The California
Assembly was flooded with farm workers demanding over time pay on Monday, Aug.
29.
The
Assembly sent Gov. Jerry Brown a
hard-fought and historic expansion of overtime rules for farmworkers, but it
remains uncertain whether the Democratic governor will sign off on the measure.
“A nearly
identical bill fell three votes short of passage on the Assembly floor in May,
with 15 Democrats voting against the measure or declining to vote.
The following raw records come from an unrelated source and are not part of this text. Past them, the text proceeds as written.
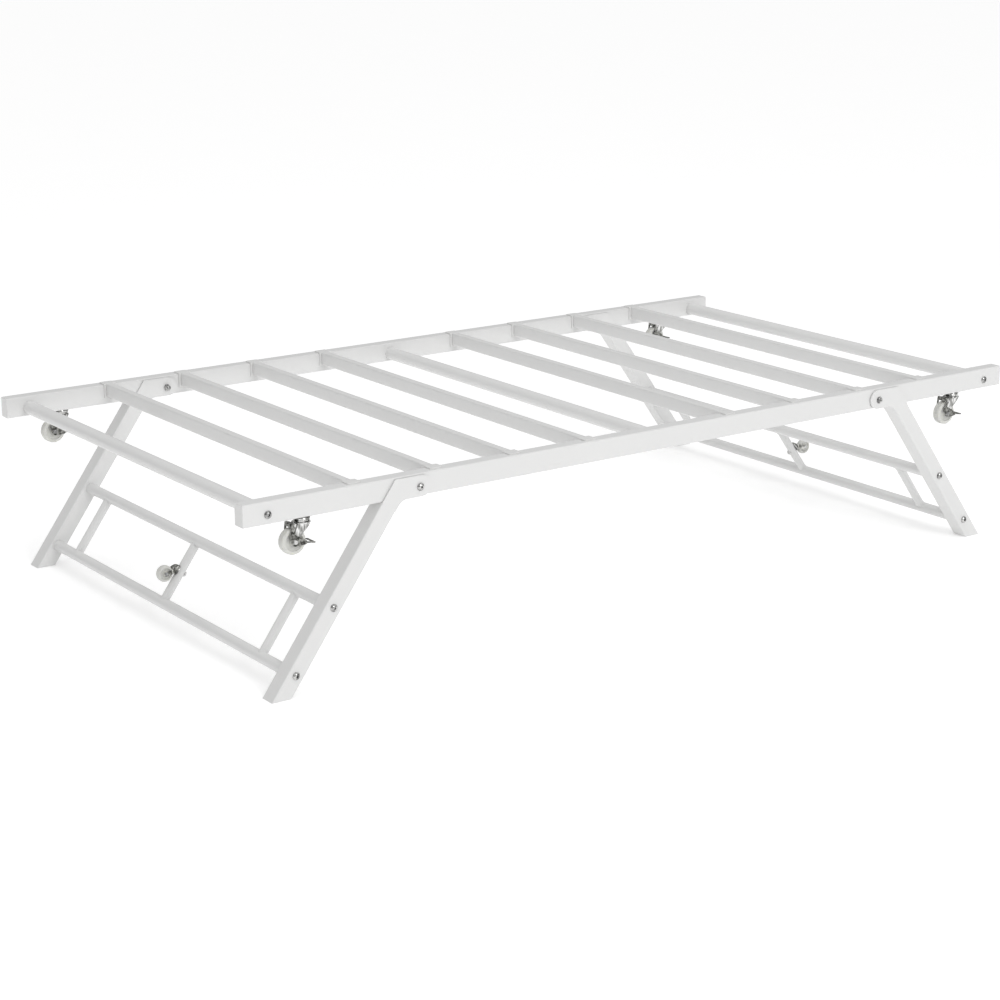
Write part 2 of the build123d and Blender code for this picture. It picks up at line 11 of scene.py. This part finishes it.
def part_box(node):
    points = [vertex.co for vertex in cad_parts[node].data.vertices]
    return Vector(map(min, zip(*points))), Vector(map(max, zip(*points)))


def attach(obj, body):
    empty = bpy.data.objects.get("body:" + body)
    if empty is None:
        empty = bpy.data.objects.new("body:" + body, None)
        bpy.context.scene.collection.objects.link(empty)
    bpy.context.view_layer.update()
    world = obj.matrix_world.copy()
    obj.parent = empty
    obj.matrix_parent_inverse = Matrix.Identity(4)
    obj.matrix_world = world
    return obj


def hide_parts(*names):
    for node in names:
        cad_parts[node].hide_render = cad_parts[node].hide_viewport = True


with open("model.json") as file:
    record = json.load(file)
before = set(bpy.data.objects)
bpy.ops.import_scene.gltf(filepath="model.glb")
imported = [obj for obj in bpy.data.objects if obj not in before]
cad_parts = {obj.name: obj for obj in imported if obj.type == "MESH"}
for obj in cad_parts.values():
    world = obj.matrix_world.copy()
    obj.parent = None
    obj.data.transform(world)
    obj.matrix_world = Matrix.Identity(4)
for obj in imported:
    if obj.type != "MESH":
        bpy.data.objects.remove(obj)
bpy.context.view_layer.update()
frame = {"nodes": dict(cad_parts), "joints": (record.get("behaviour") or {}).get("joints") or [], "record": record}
nodes = frame["nodes"]
joints = {joint["name"]: joint for joint in frame["joints"]}

# Camera
camera_place = Vector((-2.7653, -3.8634, 1.4567))
camera_turn = math.radians(35.254)  # from +Y towards +X
camera_tilt = math.radians(15.842)  # below the horizon
camera_roll = math.radians(-0.239)
camera_lens = 83.66
camera_sensor = 36.0
camera_reach = 200.0

# Studio
floor_size = 120.0
floor_glow = 0.21
horizon_strength = 0.2
zenith_strength = 1.1
key_place = (0.0, -6.3, 4.0)
key_target = (0, 0, 0.2)
key_size = 3.0
key_power = 142.0

# Casters. Radii, and heights measured from the seat towards the wheel.
corner_size = {
    "race": 0.016,
    "race_height": 0.008,
    "kingpin": 0.004,
    "stem": 0.0055,
    "stem_length": 0.028,
    "fork_top": 0.0083,
    "fork_half": 0.0111,  # half the width over both sides
    "sheet": 0.0018,
    "crown": 0.015,
    "dish": 0.0016,  # how far the crown's rim hangs past its sheet
    "boss": 0.0065,
    "axle": 0.003,
    "wheel": 0.02425,
    "wheel_half": 0.0085,  # half the width
}
leg_size = {
    "race": 0.011,
    "race_height": 0.0036,
    "kingpin": 0.003,
    "stem": 0.003,
    "stem_length": 0.0225,
    "fork_top": 0.0039,
    "fork_half": 0.0088,
    "sheet": 0.0015,
    "crown": 0.010,
    "dish": 0.0002,
    "boss": 0.005,
    "axle": 0.0025,
    "wheel": 0.01625,
    "wheel_half": 0.0065,
}
race_steps = 56
wheel_steps = 72

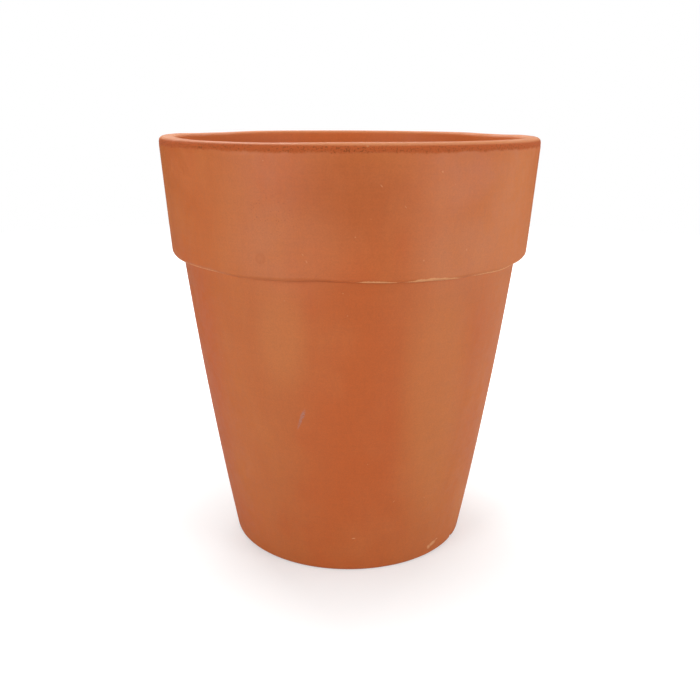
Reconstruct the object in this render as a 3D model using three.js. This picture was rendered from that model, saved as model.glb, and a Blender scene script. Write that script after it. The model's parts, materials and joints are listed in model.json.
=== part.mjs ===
// A tall terracotta plant pot with a deep collar: one piece of fired clay, modelled as one closed solid.
// Units are millimetres and +Z is up. The origin is the centre of the plane that the pot stands on.
import * as THREE from "three";

// Heights above the ground.
const HEIGHT = 267.7;
const LEDGE_HEIGHT = 194.6; // underside of the collar
const FLOOR_TOP = 12; // top of the clay floor inside
const RECESS_HEIGHT = 2; // the underside inside the foot ring is raised by this much

// Radii outside, each where the lines beside it would meet in a sharp corner. Over its rounded lip the pot
// is 240 mm wide.
const LIP_RADIUS = 120.3;
const COLLAR_BOTTOM_RADIUS = 115.1;
const WALL_TOP_RADIUS = 108.4;
const FOOT_RADIUS = 78.9;
const RECESS_RADIUS = 63;
const RECESS_SLOPE = 1.5; // how much wider the recess is at the ground than at its roof

// Radii inside.
const MOUTH_RADIUS = 109.8;
const FLOOR_RADIUS = 72;
const DRAIN_RADIUS = 12;

// The outer wall swells out by this much, halfway up between the foot and the collar.
const WALL_BULGE = 1.5;
const WALL_STEPS = 6;

// Radii of the rounded corners.
const ROUND = {
  foot: 2.6,
  underCollar: 1,
  collarEdge: 3,
  lipOutside: 3.8,
  lipInside: 3,
  floor: 12,
  drain: 1.5,
  recess: 1,
};

const SEGMENTS = 80; // round the axis
const ARC_STEP = Math.PI / 8; // the most that one step of a rounded corner turns

// Radius of the outer wall at a height between the ground and the collar: a taper with a slight swell.
function wallRadius(z) {
  const t = z / LEDGE_HEIGHT;
  const taper = THREE.MathUtils.lerp(FOOT_RADIUS, WALL_TOP_RADIUS, t);
  return taper + 4 * WALL_BULGE * t * (1 - t);
}

// A corner of the section: its radius from the axis, its height, and the radius that it is rounded to.
function corner(r, z, round = 0) {
  return { at: new THREE.Vector2(r, z), round };
}

// The swollen stretch of the outer wall, as corners between the foot and the collar.
function wallCorners() {
  const corners = [];
  for (let i = 1; i < WALL_STEPS; i += 1) {
    const z = (LEDGE_HEIGHT * i) / WALL_STEPS;
    corners.push(corner(wallRadius(z), z));
  }
  return corners;
}

// The whole section, from the recess under the floor outwards, up the outside, over the lip, down the
// inside and back through the drain hole.
function sectionCorners() {
  return [
    corner(DRAIN_RADIUS, RECESS_HEIGHT, ROUND.drain),
    corner(RECESS_RADIUS, RECESS_HEIGHT, ROUND.recess),
    corner(RECESS_RADIUS + RECESS_SLOPE, 0),
    corner(FOOT_RADIUS, 0, ROUND.foot),
    ...wallCorners(),
    corner(WALL_TOP_RADIUS, LEDGE_HEIGHT, ROUND.underCollar),
    corner(COLLAR_BOTTOM_RADIUS, LEDGE_HEIGHT, ROUND.collarEdge),
    corner(LIP_RADIUS, HEIGHT, ROUND.lipOutside),
    corner(MOUTH_RADIUS, HEIGHT, ROUND.lipInside),
    corner(FLOOR_RADIUS, FLOOR_TOP, ROUND.floor),
    corner(DRAIN_RADIUS, FLOOR_TOP, ROUND.drain),
  ];
}

// Points of the arc that rounds the corner `at` between its neighbours `before` and `after`.
function arcPoints(before, at, after, round) {
  const back = before.clone().sub(at).normalize();
  const ahead = after.clone().sub(at).normalize();
  const half = Math.acos(THREE.MathUtils.clamp(back.dot(ahead), -1, 1)) / 2;
  const start = at.clone().addScaledVector(back, round / Math.tan(half));
  const toCentre = back.clone().add(ahead).normalize();
  const centre = at.clone().addScaledVector(toCentre, round / Math.sin(half));
  const turn = (Math.PI - 2 * half) * Math.sign(ahead.cross(back));
  const steps = Math.ceil(Math.abs(turn) / ARC_STEP);
  const points = [];
  for (let i = 0; i <= steps; i += 1) {
    points.push(start.clone().rotateAround(centre, (turn * i) / steps));
  }
  return points;
}

// The closed outline of the section, with its last point on its first.
function sectionOutline(corners) {
  const points = [];
  corners.forEach(({ at, round }, i) => {
    if (round === 0) {
      points.push(at.clone());
      return;
    }
    const before = corners[(i + corners.length - 1) % corners.length].at;
    const after = corners[(i + 1) % corners.length].at;
    points.push(...arcPoints(before, at, after, round));
  });
  points.push(points[0].clone());
  return points;
}

function buildPot() {
  const geometry = new THREE.LatheGeometry(sectionOutline(sectionCorners()), SEGMENTS);
  const terracotta = new THREE.MeshStandardMaterial({ color: "#bd6a42", roughness: 0.8, metalness: 0 });
  const pot = new THREE.Mesh(geometry, terracotta);
  pot.name = "pot";
  pot.rotation.x = Math.PI / 2; // the lathe turns about Y, and the pot stands up along Z
  return pot;
}

const group = new THREE.Group();
group.add(buildPot());

export default group;
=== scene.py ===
# A tall terracotta plant pot on a pale studio floor. Metres, +Z up. Angles round the pot are in degrees
# from its front (-Y), positive towards +X.
import json
import math
from collections import namedtuple

import bpy
from mathutils import Matrix, Vector, noise


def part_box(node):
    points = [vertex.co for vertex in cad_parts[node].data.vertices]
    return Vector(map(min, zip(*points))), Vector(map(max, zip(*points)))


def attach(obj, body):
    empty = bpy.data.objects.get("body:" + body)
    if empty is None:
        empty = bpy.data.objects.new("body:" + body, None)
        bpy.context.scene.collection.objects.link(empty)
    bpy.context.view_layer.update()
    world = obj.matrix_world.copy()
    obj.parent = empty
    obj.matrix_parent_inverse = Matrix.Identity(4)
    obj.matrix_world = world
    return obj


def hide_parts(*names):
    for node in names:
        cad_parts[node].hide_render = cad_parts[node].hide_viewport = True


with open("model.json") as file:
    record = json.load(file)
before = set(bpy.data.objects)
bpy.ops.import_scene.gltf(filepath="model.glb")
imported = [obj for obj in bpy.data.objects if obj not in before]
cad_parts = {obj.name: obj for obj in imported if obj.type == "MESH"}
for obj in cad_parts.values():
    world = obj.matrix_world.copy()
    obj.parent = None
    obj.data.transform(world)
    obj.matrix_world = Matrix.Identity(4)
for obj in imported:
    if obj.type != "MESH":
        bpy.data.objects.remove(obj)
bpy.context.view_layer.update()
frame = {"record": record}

MM = 0.001

# ---------------------------------------------------------------- sizes, from the frame where it has them
LOW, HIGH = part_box("pot")
MOUNTS = {mount["name"]: mount["pos_m"] for mount in frame["record"]["mounts"]}
LIP_RADIUS = (HIGH[0] - LOW[0]) / 2
HEIGHT = HIGH[2] - LOW[2]
LEDGE_Z = MOUNTS["collar_ledge"][2]
FLOOR_Z = MOUNTS["inside_floor"][2]

# Radii where the lines of the section would meet in sharp corners.
LIP_CORNER = LIP_RADIUS + 0.3 * MM
COLLAR_BOTTOM = LIP_RADIUS - 4.9 * MM
WALL_TOP = LIP_RADIUS - 11.6 * MM
FOOT = LIP_RADIUS - 40.75 * MM
MOUTH = LIP_RADIUS - 10.2 * MM
FLOOR = LIP_RADIUS - 48 * MM
RECESS = 63 * MM
RECESS_SLOPE = 1.5 * MM  # how much wider the recess is at the ground than at its roof
RECESS_Z = 2 * MM
DRAIN = 12 * MM
WALL_BULGE = 1.7 * MM

# Radii of the rounded corners.
RECESS_ROUND = 1 * MM
FOOT_INSIDE_ROUND = 0.5 * MM
FOOT_ROUND = 2.6 * MM
UNDER_COLLAR_ROUND = 1 * MM
COLLAR_EDGE_ROUND = 2.5 * MM
LIP_OUTSIDE_ROUND = 3.5 * MM
LIP_INSIDE_ROUND = 3 * MM
FLOOR_ROUND = 12 * MM
DRAIN_ROUND = 1.5 * MM

BAND_TOP = HEIGHT - 1.9 * MM  # a rough dark band runs round the collar, just under the smooth lip
BAND_BOTTOM = HEIGHT - 5.2 * MM

SEGMENTS = 384  # round the pot
WALL_STEPS = 12  # straight stretches that make up the wall's swell
WALL_SPACING = 3.9 * MM
BAND_START = HEIGHT - 8 * MM  # from here up to the lip the rings are closer together
ARC_STEP = math.radians(11)  # the most that one step of a rounded corner turns
FINE_ARC_STEP = math.radians(6)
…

But on
Monday, an amended version of the measure, now contained in Assembly Bill 1066,
passed on a 44-32 vote.” Local Assembly members Ken Cooley (Rancho Cordova) and Jim Cooper (District 9- Elk Grove) voted
against the bill.
“Agricultural
workers already receive some overtime pay under California law thanks to a 2002
state directive that entitles them to extra wages if they work more than 10
hours in a day or more than 60 hours in a week. AB 1066 would expand that to
bring it more in line with other industries, offering time-and-a-half pay for
working more than eight hours in a day or 40 in a week and double pay for
working more than 12 hours a day. The pay boosts would kick in incrementally
over four years, and the governor could suspend them for a year if the economy
falters.”
Business groups
quickly condemned the vote. “We are deeply concerned with the passage of AB
1066 today and the devastating impacts this bill will have on our small,
independent farmers and the workers they employ,” said Tom Scott, state
executive director of the National Federation of Independent Business.
Ahead of Monday’s
vote, Assembly members heard from both farmworkers who forfeited a day’s pay to
visit offices and press for the bill and from farm industry representatives,
including minority farm owners, who warned lawmakers the measure would
devastate small-scale growers and diminish work for laborers.
Supporters invoked
fairness, justice and the need to rectify a history rife with labor
exploitation.
“Right now, under
current law, we’re telling our farmworkers, ‘you are different than other
workers. You are less than other workers. You are less valued and less
valuable,’” said Assemblyman Rob Bonta, D-Alameda, whose parents organized
Central Valley farmworkers in the movement championed by Cesar Chavez.
See Sacbee.com
Advocates from the
United Farm Workers Union organized repeated demonstrations at the
capitol. Several Democrats did not
support the bill.
Farm workers were
excluded from the 1936 National Labor Relations Act. California has incrementally increased
worker protection providing supervised elections, safety in the fields,
unemployment insurance and other protections that do not exist in other states.
This passage of
overtime pay is a significant gain. In
part it is a result of the significant growth of Latino power in the
legislature where the Speaker of the Assembly and the Senate are both leaders
of their respective Latino caucuses.